§ What needs to be done
Look through the entries below and report how many lines hold the string "rigid". Only the number is wanted.

......

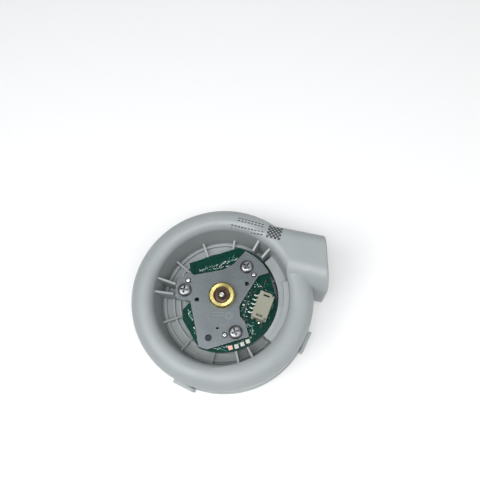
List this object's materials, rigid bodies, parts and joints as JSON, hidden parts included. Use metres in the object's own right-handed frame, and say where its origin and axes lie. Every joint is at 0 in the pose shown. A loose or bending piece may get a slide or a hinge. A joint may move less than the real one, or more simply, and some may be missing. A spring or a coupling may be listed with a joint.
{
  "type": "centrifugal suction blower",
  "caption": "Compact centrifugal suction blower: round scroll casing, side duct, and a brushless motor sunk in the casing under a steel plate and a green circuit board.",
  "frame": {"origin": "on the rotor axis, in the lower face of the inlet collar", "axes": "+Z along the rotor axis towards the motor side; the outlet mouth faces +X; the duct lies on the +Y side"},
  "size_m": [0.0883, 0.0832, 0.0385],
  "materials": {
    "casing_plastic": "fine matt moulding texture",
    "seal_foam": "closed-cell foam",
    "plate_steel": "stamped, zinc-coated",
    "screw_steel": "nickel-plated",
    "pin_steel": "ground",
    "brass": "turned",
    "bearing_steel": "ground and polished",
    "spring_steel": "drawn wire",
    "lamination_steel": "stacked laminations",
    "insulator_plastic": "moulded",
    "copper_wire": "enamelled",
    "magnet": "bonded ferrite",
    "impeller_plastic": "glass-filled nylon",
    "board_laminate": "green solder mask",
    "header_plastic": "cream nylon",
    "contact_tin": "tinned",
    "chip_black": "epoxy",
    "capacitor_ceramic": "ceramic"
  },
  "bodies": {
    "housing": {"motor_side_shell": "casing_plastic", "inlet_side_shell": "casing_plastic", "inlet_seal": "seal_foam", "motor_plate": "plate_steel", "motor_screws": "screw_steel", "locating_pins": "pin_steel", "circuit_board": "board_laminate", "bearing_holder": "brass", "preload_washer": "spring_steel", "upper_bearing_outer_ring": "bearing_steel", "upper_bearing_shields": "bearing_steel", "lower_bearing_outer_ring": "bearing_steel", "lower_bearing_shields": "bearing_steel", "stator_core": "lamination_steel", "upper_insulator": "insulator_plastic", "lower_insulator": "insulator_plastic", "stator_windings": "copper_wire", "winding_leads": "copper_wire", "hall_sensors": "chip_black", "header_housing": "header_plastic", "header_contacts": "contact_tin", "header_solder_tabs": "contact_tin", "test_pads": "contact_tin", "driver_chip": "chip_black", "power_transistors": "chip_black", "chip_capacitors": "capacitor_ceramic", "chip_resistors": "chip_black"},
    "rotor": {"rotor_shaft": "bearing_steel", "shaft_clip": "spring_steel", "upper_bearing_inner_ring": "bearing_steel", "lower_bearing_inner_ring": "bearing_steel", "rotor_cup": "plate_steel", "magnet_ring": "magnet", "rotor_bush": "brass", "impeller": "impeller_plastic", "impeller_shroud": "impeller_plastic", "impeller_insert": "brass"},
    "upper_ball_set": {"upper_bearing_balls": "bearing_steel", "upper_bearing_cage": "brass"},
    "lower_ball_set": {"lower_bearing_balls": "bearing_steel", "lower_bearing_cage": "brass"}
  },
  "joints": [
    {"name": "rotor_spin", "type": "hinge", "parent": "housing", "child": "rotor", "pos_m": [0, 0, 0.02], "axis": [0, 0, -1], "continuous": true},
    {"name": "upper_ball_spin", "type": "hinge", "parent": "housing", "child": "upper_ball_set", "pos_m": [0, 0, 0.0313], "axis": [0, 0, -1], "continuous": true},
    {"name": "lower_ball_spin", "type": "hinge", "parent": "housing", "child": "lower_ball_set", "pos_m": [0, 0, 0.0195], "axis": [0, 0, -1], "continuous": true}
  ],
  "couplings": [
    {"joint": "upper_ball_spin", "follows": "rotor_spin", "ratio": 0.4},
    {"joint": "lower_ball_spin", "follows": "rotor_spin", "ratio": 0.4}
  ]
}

......

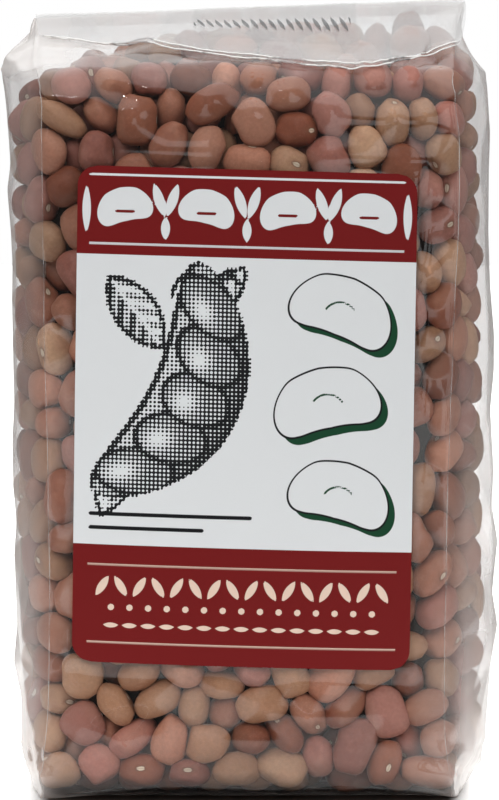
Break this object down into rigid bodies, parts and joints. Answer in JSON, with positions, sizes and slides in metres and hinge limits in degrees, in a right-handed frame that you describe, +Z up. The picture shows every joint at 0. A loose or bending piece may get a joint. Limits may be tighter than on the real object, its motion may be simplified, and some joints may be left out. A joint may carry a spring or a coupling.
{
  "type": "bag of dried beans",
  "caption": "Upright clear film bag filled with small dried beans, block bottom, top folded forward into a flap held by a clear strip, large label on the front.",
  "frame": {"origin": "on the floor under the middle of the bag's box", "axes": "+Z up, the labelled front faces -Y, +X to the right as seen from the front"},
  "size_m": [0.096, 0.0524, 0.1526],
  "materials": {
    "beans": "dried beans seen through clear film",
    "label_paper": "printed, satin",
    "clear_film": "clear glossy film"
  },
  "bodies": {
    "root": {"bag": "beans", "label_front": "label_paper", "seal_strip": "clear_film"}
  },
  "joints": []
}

......

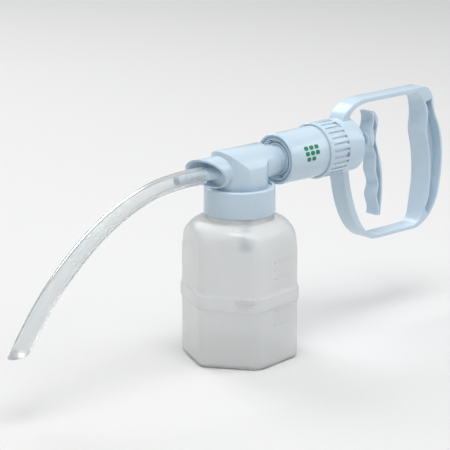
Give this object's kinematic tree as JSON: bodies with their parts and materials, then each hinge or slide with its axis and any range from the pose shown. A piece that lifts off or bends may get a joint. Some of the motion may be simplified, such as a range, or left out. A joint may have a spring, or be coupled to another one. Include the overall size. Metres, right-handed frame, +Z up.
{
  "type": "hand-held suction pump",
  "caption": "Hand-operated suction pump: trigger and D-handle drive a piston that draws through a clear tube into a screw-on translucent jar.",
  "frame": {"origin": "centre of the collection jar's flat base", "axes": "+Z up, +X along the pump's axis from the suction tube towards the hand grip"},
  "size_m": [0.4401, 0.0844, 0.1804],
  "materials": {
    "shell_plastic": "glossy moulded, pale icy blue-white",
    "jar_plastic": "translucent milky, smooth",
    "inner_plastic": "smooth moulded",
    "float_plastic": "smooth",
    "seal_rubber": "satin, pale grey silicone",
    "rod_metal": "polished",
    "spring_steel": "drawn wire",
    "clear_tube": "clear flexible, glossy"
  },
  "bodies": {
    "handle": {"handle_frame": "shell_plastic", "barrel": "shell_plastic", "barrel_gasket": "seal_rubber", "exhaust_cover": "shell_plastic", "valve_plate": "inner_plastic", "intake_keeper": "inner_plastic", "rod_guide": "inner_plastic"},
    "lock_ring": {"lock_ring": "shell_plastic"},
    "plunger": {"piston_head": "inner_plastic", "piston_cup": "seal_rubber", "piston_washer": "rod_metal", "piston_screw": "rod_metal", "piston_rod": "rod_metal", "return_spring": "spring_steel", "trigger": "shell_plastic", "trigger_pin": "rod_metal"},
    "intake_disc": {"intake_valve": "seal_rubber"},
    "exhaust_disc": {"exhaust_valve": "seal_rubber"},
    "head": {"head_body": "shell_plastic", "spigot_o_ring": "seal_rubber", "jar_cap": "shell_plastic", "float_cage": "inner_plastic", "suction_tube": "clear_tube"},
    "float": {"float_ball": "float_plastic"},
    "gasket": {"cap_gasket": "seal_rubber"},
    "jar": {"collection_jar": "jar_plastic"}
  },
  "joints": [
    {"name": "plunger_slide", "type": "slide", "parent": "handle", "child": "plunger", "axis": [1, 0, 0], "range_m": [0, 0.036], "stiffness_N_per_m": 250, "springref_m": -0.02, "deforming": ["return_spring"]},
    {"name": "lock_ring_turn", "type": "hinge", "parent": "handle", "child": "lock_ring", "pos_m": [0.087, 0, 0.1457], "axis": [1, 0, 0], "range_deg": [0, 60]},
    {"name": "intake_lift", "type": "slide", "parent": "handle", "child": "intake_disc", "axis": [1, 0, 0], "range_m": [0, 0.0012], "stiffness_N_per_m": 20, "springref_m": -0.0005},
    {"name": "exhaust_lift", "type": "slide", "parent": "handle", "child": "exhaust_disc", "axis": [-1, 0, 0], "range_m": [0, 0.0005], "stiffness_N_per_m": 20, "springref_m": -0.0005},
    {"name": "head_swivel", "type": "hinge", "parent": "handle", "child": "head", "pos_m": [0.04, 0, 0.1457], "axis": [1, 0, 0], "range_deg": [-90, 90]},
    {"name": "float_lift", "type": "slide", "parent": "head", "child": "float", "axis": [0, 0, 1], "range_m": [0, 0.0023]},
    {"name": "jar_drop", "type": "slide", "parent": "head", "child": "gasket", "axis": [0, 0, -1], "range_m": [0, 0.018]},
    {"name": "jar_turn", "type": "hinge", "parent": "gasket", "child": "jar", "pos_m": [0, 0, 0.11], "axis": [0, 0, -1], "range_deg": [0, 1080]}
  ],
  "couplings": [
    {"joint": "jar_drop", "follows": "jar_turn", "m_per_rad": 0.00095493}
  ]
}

......

§ Task answer
2